THE 2021 Census took place this month in England, Wales and Northern Ireland, with Scotland’s national headcount delayed for another 12 months.
It means that the Irish community in Scotland will have to wait until 2022 until they can submit their forms, with the hope that a more accurate picture of the Irish population of Scotland can be gathered.
A campaign was launched in 2011 to encourage those eligible to tick the ‘Irish’ box in the ethnicity section of the form, but with only just under 50,000 doing so it was once again only a fraction of the true size of the Irish community.
The Irish community in other versions were able to record their Irishness in four ways through the census in March, either recording their country of birth, the passport which they hold, their nationality and their ethnic group.
“The census has long been an important for the Irish community in Britain in terms of representation and visibility,” said Irish In Britain. “Irish in Britain (and as the Federation of Irish Societies before 2013) has worked with the ONS to ensure Irish representation on several previous censuses. We remain part of the ONS’s Diversity Advisory Group. We are proud to have helped spearhead the successful campaign to include Irish as a category in the ethnicity section of the form.

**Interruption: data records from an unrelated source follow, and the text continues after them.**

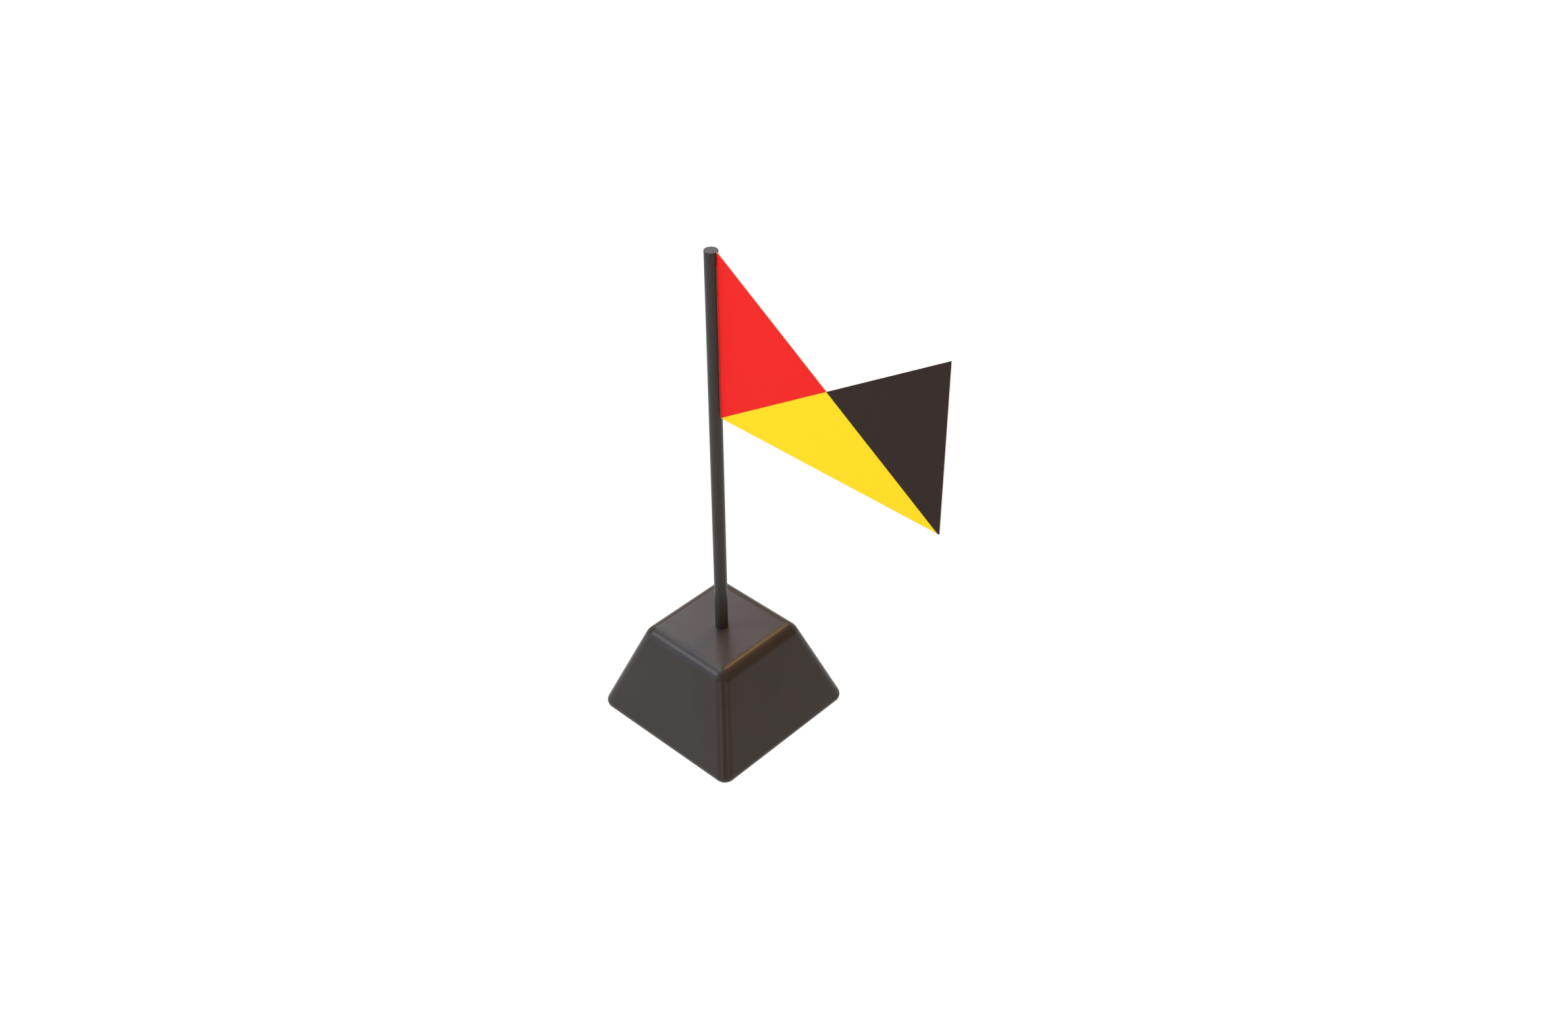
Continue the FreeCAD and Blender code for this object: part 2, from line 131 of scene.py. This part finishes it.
# %% Helpers for finishes
def new_finish(name):
    """Empty material, its node tree, and object coordinates in millimetres."""
    material = bpy.data.materials.new(name)
    material.use_nodes = True
    tree = material.node_tree
    tree.nodes.clear()
    place = add_node(tree, "TexCoord").outputs["Object"]
    place = add_node(tree, "Mapping", {"Vector": place, "Scale": [1 / MM] * 3}).outputs["Vector"]
    return material, tree, place


def shade(tree, sockets):
    """Principled shader on the material's surface."""
    shader = add_node(tree, "BsdfPrincipled", sockets)
    add_node(tree, "OutputMaterial", {"Surface": shader.outputs["BSDF"]})


def between(tree, value, low, high):
    """Takes a texture's value from 0..1 to low..high."""
    return add_node(tree, "MapRange", {"Value": value, "To Min": low, "To Max": high}).outputs["Result"]


def two_tone(tree, value, dark, light, start=0.35, end=0.65):
    """Turns a texture's value into a colour between two tones."""
    ramp = add_node(tree, "ValToRGB", {"Fac": value})
    ramp.color_ramp.elements[0].position = start
    ramp.color_ramp.elements[0].color = linear(dark)
    ramp.color_ramp.elements[1].position = end
    ramp.color_ramp.elements[1].color = linear(light)
    return ramp.outputs["Color"]


def bump(tree, height, depth):
    """Normal of a surface whose height goes up and down by depth, in millimetres."""
    sockets = {"Height": height, "Strength": 1.0, "Distance": depth * MM}
    return add_node(tree, "Bump", sockets).outputs["Normal"]


def dress(material, *nodes):
    """Gives a finish to CAD nodes."""
    for name in nodes:
        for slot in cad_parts[name].material_slots:
            slot.material = material
    print(material.name, "on", ", ".join(nodes))


# %% [markdown]
# ## Floor
# The stand is on a light table: a big sheet of opal acrylic with lamps under it. That is how a picture gets
# a white ground with no shadow on it, and the glow also lights the sloping sides from below. A sheet of
# white board would need much more light from above, and the base would still cast a shadow on it.

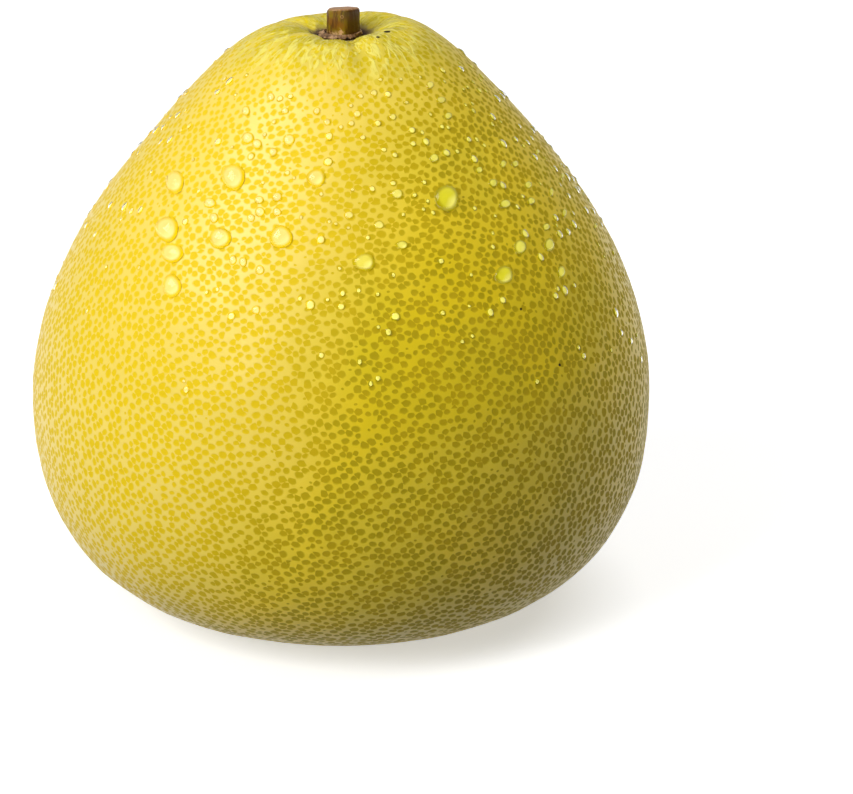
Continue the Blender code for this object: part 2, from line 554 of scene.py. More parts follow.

“We have led large visible campaigns in the previous two censuses to highlight this option and get as many Irish people and their families to ‘Tick the Irish Box’ as possible. This kind of campaign is not possible this year with the lockdown restrictions preventing gatherings.
“The census is an immensely important event for the Irish community as it provides data on where people live, their occupations and education, and their identity.”
Soon the preparation will begin to ensure that the Irish community in Scotland is aware of the options to record their Irishness in the census and make 2022 the census year in which truer numbers are recorded for our community.